[Begin]
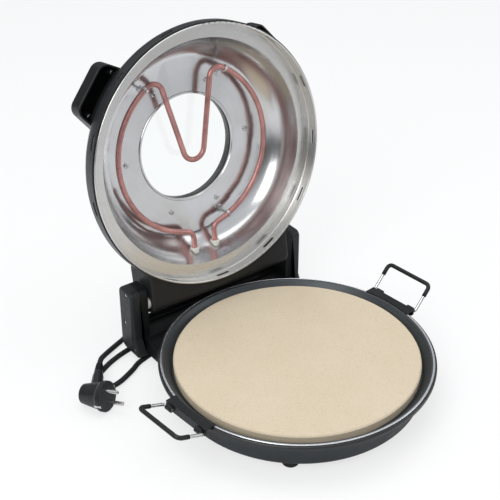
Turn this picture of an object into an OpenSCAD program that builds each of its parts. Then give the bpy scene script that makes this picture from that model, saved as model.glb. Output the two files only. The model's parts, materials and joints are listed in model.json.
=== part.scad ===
// Countertop round cooker: a bowl-shaped base with a lift-off pan and stone, a domed lid
// with a window and its own heating element, and a moulded rear stand that carries the lid's hinge.
// Millimetres, +Z up, the front towards -Y. The lid stands open.

/* [Base] */
// Outer radius of the base ring, the widest part of the base
ring_r = 165; // [160:1:170]
// Height of the base ring's top above the table
ring_top = 50; // [48:1:54]
// Thickness of the base ring
ring_h = 4; // [3:0.5:5]
// How far the base ring stands out from the bowl below it
ring_overhang = 4.3; // [3.5:0.1:5]
// Lean of the bowl's wall from upright, in degrees
bowl_lean = 19; // [16:0.5:21]
// Height of the bowl's flat bottom above the table
bowl_bottom = 8; // [7:0.5:10]
// Radius of the bowl's corner between bottom and wall
bowl_corner = 12; // [10:1:14]
// Thickness of the pressed bowl
bowl_wall = 2; // [1.6:0.1:2.2]
// Number of vent slots in the bowl's bottom
vent_count = 12; // [6:1:16]

/* [Feet] */
// Radius of the circle on which the two front feet stand
front_foot_r = 134; // [128:1:136]
// Angle of a front foot from straight ahead, in degrees
front_foot_angle = 41; // [35:1:48]
// Sideways place of a rear foot
rear_foot_x = 103; // [98:1:104]
// Depth place of a rear foot
rear_foot_y = 128; // [126:1:132]
// Radius of a foot where it meets the base
foot_r = 11; // [9:0.5:12]
// Radius of a foot's flat sole
foot_sole_r = 5.5; // [5:0.5:6.5]

/* [Pan and stone] */
// Outer radius of the pan's lip
pan_r = 162.5; // [161.5:0.5:163.5]
// Sheet thickness of the pan
pan_t = 1.2; // [1:0.1:1.4]
// Depth of the pan's floor below its lip
pan_depth = 13.2; // [12:0.2:14]
// Radius of the pan's floor
pan_floor_r = 149.6; // [148:0.2:150]
// How far the pan is turned on its seat, in degrees
pan_turn = 5.7; // [0:0.1:8]
// Radius of the baking stone
stone_r = 147; // [140:1:147]
// Thickness of the baking stone
stone_h = 12; // [8:0.5:13]

/* [Bails] */
// Diameter of the bail wire
wire_d = 4; // [3.5:0.1:4.4]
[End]
**WRITTEN INSTRUCTION**
Every line above should be printed again exactly as it stands.

**RESPONSE TO THE EXERCISE**
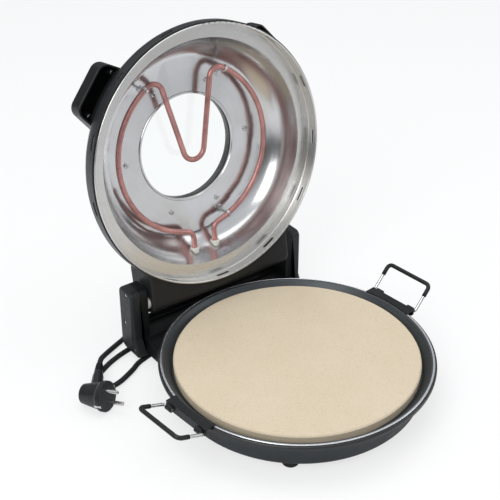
Turn this picture of an object into an OpenSCAD program that builds each of its parts. Then give the bpy scene script that makes this picture from that model, saved as model.glb. Output the two files only. The model's parts, materials and joints are listed in model.json.
=== part.scad ===
// Countertop round cooker: a bowl-shaped base with a lift-off pan and stone, a domed lid
// with a window and its own heating element, and a moulded rear stand that carries the lid's hinge.
// Millimetres, +Z up, the front towards -Y. The lid stands open.

/* [Base] */
// Outer radius of the base ring, the widest part of the base
ring_r = 165; // [160:1:170]
// Height of the base ring's top above the table
ring_top = 50; // [48:1:54]
// Thickness of the base ring
ring_h = 4; // [3:0.5:5]
// How far the base ring stands out from the bowl below it
ring_overhang = 4.3; // [3.5:0.1:5]
// Lean of the bowl's wall from upright, in degrees
bowl_lean = 19; // [16:0.5:21]
// Height of the bowl's flat bottom above the table
bowl_bottom = 8; // [7:0.5:10]
// Radius of the bowl's corner between bottom and wall
bowl_corner = 12; // [10:1:14]
// Thickness of the pressed bowl
bowl_wall = 2; // [1.6:0.1:2.2]
// Number of vent slots in the bowl's bottom
vent_count = 12; // [6:1:16]

/* [Feet] */
// Radius of the circle on which the two front feet stand
front_foot_r = 134; // [128:1:136]
// Angle of a front foot from straight ahead, in degrees
front_foot_angle = 41; // [35:1:48]
// Sideways place of a rear foot
rear_foot_x = 103; // [98:1:104]
// Depth place of a rear foot
rear_foot_y = 128; // [126:1:132]
// Radius of a foot where it meets the base
foot_r = 11; // [9:0.5:12]
// Radius of a foot's flat sole
foot_sole_r = 5.5; // [5:0.5:6.5]

/* [Pan and stone] */
// Outer radius of the pan's lip
pan_r = 162.5; // [161.5:0.5:163.5]
// Sheet thickness of the pan
pan_t = 1.2; // [1:0.1:1.4]
// Depth of the pan's floor below its lip
pan_depth = 13.2; // [12:0.2:14]
// Radius of the pan's floor
pan_floor_r = 149.6; // [148:0.2:150]
// How far the pan is turned on its seat, in degrees
pan_turn = 5.7; // [0:0.1:8]
// Radius of the baking stone
stone_r = 147; // [140:1:147]
// Thickness of the baking stone
stone_h = 12; // [8:0.5:13]

/* [Bails] */
// Diameter of the bail wire
wire_d = 4; // [3.5:0.1:4.4]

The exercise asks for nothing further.